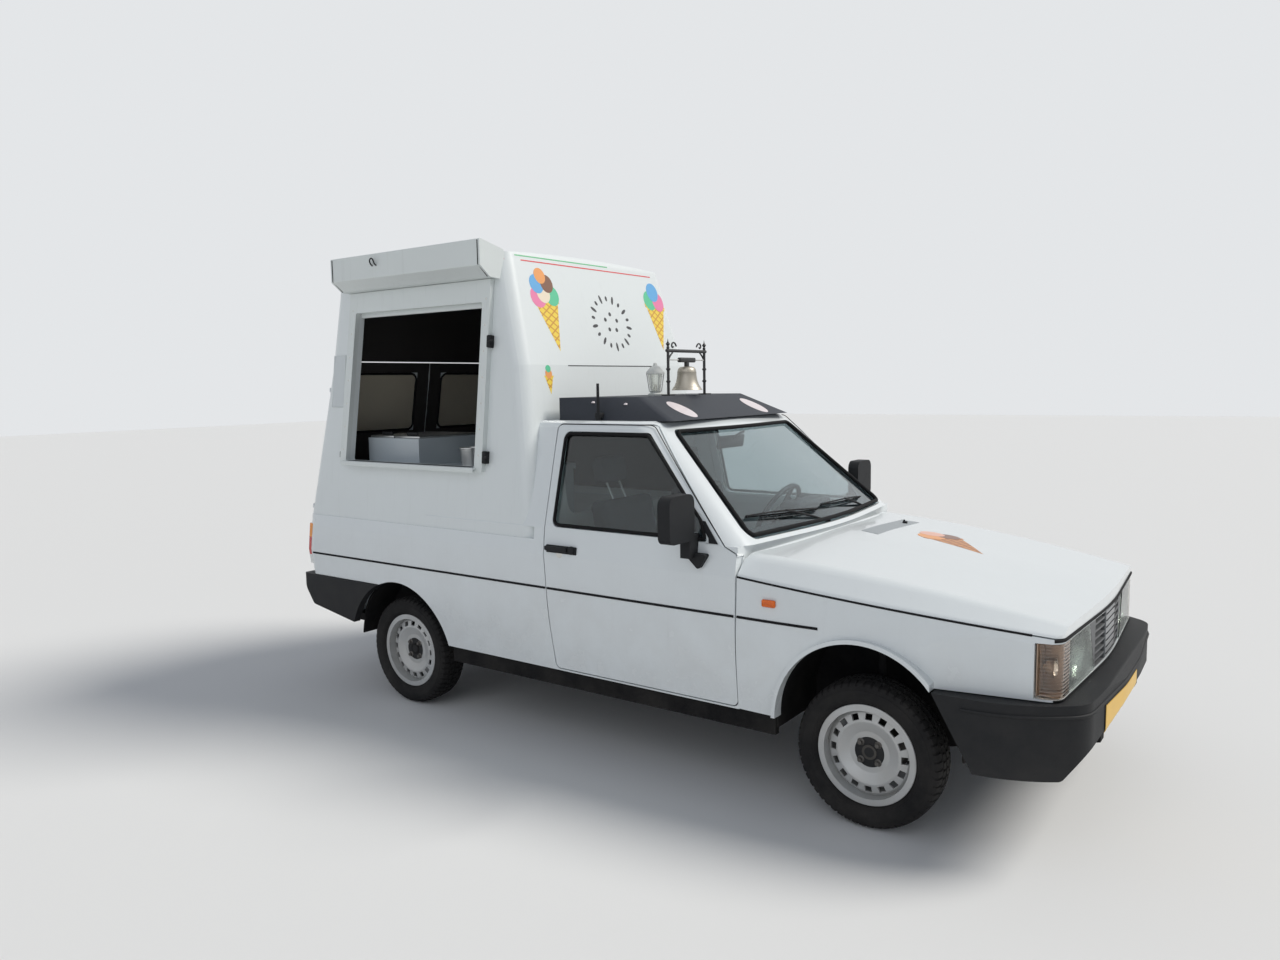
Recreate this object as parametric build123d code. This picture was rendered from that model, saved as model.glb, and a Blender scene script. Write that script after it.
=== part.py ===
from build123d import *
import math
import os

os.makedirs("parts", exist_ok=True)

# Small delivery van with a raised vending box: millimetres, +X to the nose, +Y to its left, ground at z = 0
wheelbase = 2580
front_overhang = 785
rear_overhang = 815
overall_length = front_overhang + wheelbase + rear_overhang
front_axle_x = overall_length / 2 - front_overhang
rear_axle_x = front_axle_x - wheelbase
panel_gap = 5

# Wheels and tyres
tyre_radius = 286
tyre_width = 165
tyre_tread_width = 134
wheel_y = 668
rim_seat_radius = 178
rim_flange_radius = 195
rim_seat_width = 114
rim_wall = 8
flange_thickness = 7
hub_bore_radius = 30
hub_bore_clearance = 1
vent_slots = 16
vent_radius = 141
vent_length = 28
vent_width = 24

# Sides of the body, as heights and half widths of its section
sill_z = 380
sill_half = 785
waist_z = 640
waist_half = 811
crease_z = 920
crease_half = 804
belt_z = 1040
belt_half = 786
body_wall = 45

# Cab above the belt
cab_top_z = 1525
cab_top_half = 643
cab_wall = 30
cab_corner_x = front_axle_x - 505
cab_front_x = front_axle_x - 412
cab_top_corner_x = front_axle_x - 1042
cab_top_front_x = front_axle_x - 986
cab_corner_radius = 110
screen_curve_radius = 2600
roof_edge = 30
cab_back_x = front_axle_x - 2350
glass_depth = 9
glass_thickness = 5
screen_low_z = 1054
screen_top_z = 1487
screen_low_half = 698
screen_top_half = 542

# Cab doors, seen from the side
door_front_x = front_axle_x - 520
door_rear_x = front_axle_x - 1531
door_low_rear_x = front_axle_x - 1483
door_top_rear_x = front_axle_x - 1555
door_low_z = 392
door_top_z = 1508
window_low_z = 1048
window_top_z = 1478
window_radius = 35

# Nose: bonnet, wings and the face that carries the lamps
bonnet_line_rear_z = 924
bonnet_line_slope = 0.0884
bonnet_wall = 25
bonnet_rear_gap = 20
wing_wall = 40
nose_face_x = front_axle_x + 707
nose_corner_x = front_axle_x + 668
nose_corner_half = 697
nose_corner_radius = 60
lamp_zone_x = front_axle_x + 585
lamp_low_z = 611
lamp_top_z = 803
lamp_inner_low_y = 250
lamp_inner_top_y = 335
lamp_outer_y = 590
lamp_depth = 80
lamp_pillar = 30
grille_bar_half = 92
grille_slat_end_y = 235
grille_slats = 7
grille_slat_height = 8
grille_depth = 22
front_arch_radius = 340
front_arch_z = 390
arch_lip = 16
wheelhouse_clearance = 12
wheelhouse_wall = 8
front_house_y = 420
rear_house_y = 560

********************

Exercise details:
Collect the lines of the data that carry the word "from".

Task answer:
Recreate this object as parametric build123d code. This picture was rendered from that model, saved as model.glb, and a Blender scene script. Write that script after it.
from build123d import *
# Cab doors, seen from the side